Order, Supreme Court, New York County (Arthur F. Engoron, J.), entered February 13, 2013, which granted defendants' motion for summary judgment dismissing the complaint, unanimously affirmed, without costs.
In this action for personal injuries, plaintiff alleges that she was walking on the sidewalk, heading south on Lexington Avenue between 96th and 95th Streets, when a baseball coming from a schoolyard, owned and maintained by defendants, struck her in the face. Defendants established their prima facie entitlement to judgment as a matter of law by establishing that they neither owed nor violated a duty of care to plaintiff. Even accepting plaintiff's allegations and testimony as true, defendants, as "the proprietor[s] of a ball park need only provide screening for the area of the field behind home plate where the danger of being struck by a ball is the greatest" (Akins v Glens Falls City School Dist., 53 NY2d 325, 331 [1981]; see Haymon v Pettit, 9 NY3d 324 [2007]; Roberts v Boys & Girls Republic, Inc., 51 AD3d 246, 247-248 [1st Dept 2008], affd 10 NY3d 889 [2008]).

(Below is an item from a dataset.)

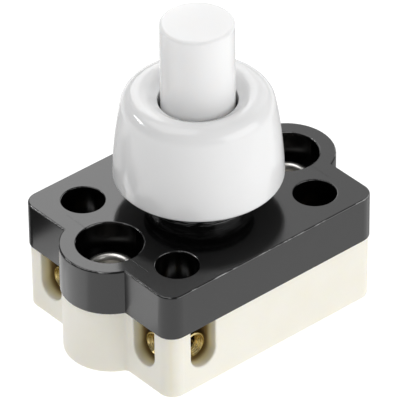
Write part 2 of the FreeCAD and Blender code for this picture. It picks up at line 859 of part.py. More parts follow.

Accordingly, defendants cannot be held liable for the injuries suffered by plaintiff who was struck by a baseball while walking on a sidewalk adjacent to a school yard that contained a ball field.
Plaintiff failed to demonstrate that further discovery is necessary for her to properly respond to defendant's motion.
We have considered plaintiff's remaining arguments and find them unavailing. Concur—Mazzarelli, J.P., Acosta, Renwick, Freedman and Manzanet-Daniels, JJ.